Я упорствовал, проклиная всё на свете – и непогоду, и дежурного, объявившего мне этот наряд, и самого себя за то, что не вызвал «тревожную группу». А ливень не унимался, он усиливался и усиливался, пока не превратился в Ниагарский водопад. Он-то вместе со шквалистым ветром и сбил меня с ног. Или я просто поскользнулся? Так или иначе, свалился в какой-то овражек, где с моей ногой и случилась беда. Боль электрическим током прошлась от лодыжки вверх по всему телу, будто меня молнией шибануло. Я плохо переношу различные болезни и всякие боли. Слабак, наверно. Вот начнут враги пытать, все секреты выдам, какие знаю и не знаю.

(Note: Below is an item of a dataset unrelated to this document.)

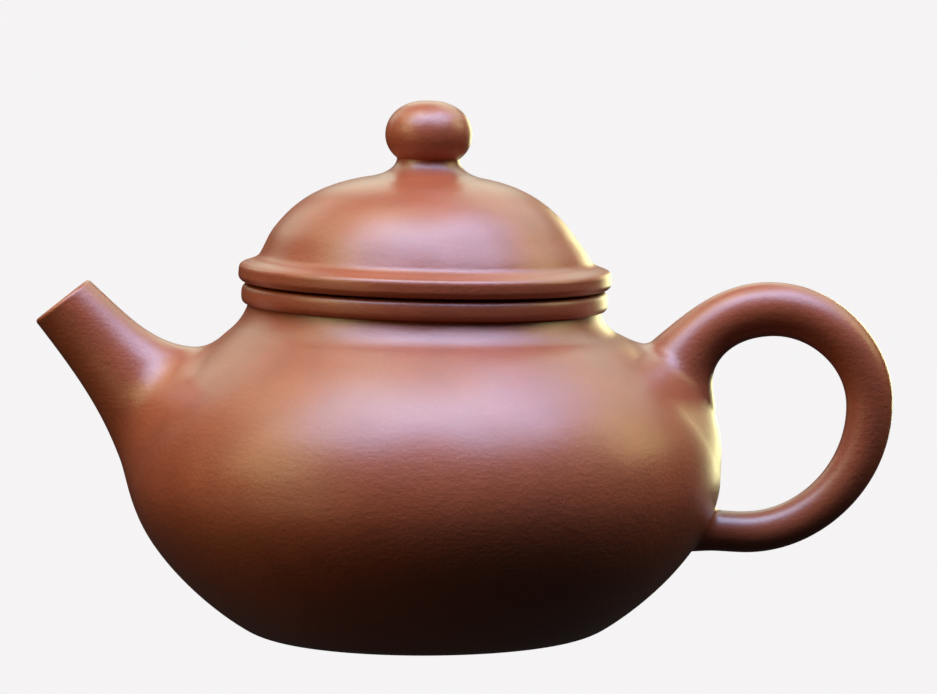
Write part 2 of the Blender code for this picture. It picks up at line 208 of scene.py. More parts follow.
def bezier(start, pull_start, pull_end, end, count=24):
    t = np.linspace(0.0, 1.0, count)[:, None]
    weights = ((1 - t) ** 3, 3 * (1 - t) ** 2 * t, 3 * (1 - t) * t**2, t**3)
    points = (start, pull_start, pull_end, end)
    return sum(weight * np.asarray(point) for weight, point in zip(weights, points))


def arc(centre, radius, first, last, count):
    angles = np.linspace(first, last, count)
    return np.column_stack((centre[0] + radius * np.cos(angles), centre[1] + radius * np.sin(angles)))


def smooth_path(points, ways, steps):
    """A path through points, each passed along its own way."""
    path = [np.asarray(points[0])[None]]
    for first, second, way_out, way_in in zip(points, points[1:], ways, ways[1:]):
        pull = 0.38 * np.linalg.norm(second - first)
        path.append(bezier(first, first + pull * way_out, second - pull * way_in, second, steps + 1)[1:])
    return np.vstack(path)


def smoothstep(value, first, last):
    t = np.clip((value - first) / (last - first), 0.0, 1.0)
    return t * t * (3.0 - 2.0 * t)


def lengths(points):
    return np.insert(np.cumsum(np.linalg.norm(np.diff(points, axis=0), axis=1)), 0, 0.0)


def along(points, run, at):
    """Points at given distances along a curve in any number of dimensions."""
    return np.column_stack([np.interp(at, run, column) for column in np.asarray(points).T])


def eased(points, reach, steps=7):
    """A line of points with every corner but its ends rounded over a reach to both sides."""
    points = np.asarray(points, float)
    made = [points[:1]]
    t = np.linspace(0.0, 1.0, steps)[:, None]
    for before, corner, after in zip(points, points[1:], points[2:]):
        back, ahead = before - corner, after - corner
        half = min(reach, 0.45 * np.linalg.norm(back), 0.45 * np.linalg.norm(ahead))
        first, last = corner + half * unit(back), corner + half * unit(ahead)
        made.append((1 - t) ** 2 * first + 2 * t * (1 - t) * corner + t**2 * last)
    return np.vstack((*made, points[-1:]))


# ---------------------------------------------------------------- the body's skin
def body_outline():
    """The outside of the body from its foot up to the narrow neck: (radius, height)."""
    foot = arc((FOOT_R, FOOT_CURVE_R), FOOT_CURVE_R, -math.pi / 2, FOOT_RISE - math.pi / 2, 60)
    widest = np.array((BELLY_R, BELLY_HEIGHT))
    up = np.array((0.0, 1.0))
    foot_pull = foot[-1] + LOWER_PULL[0] * heading(FOOT_RISE)
    lower = bezier(foot[-1], foot_pull, widest - LOWER_PULL[1] * up, widest, 200)
    neck_centre = (NECK_R + NECK_CURVE_R, NECK_HEIGHT)
    neck = arc(neck_centre, NECK_CURVE_R, 1.5 * math.pi - SHOULDER_SLOPE, math.pi, 80)
    neck_pull = neck[0] + UPPER_PULL[1] * heading(-SHOULDER_SLOPE)
    upper = bezier(widest, widest + UPPER_PULL[0] * up, neck_pull, neck[0], 200)
    return np.vstack((foot, lower[1:], upper[1:], neck[1:]))


OUTLINE = body_outline()
RUN = lengths(OUTLINE)
TANGENT = np.gradient(OUTLINE, RUN, axis=0)
TANGENT /= np.linalg.norm(TANGENT, axis=1)[:, None]


def run_at(height):
    return np.interp(height, OUTLINE[:, 1], RUN)


def body_points(first, last, count, inset=0.0):
    run = np.linspace(first, last, count)
    radius, height, out, up = [np.interp(run, RUN, column) for column in (*OUTLINE.T, *TANGENT.T)]
    return np.column_stack((radius - inset * up, height + inset * out))


def body_point(height, inset=0.0):
    return body_points(run_at(height), run_at(height), 1, inset)[0]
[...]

Тем временем овражек стал быстро наполняться водой. Не хватало коренному волжанину в какой-то позорной яме утонуть! Я полез по склону, скользя и скатываясь обратно. Когда воды было уже по пояс, попытка удалась, и я выбрался из западни.

Я растянулся ничком в холодной мути, бездумно хороня лицо в ладонях, повторяя про себя одно и то же: «Ничего, я терпелив и упрям. Переживём и эту напасть!» Что интересно, много лет спустя, мой шеф выговаривал мне у себя в кабинете: «Ты необыкновенно упрям, дорогой, стоишь на своём вопреки всякому здравому смыслу». Я ответил, вспомнив ту бурю и ту мутную жижу, в которой лежал вниз лицом под дождём: «Да, что есть, то есть».

А дождь сменился градом. Белые горошины забарабанили по спине, по неприкрытому затылку. А где фуражка-то? (Замечу в скобках, у погранцов пилоток нет, только фуражки. А так хотелось походить в лёгкой пилоточке!) Стал шарить вокруг – не нашёл. Наверное, в яме осталась.

Наконец, в небесной канцелярии смилостивились – заменили град на душ простого, но сильного дождя. По-прежнему сверкало, громыхало, и порывистый ветер накатывал и накатывал дождевыми волнами. Надо было двигаться, и я пополз, превозмогая боль в ноге. Сколько длился этот кошмар, трудно сказать. Сознание вдруг прояснилось, когда я наткнулся на столбик с вывеской «Mala-Malina».

3

Дембельнулись (армейский жаргон) – уволились в запас. От слова «демобилизация».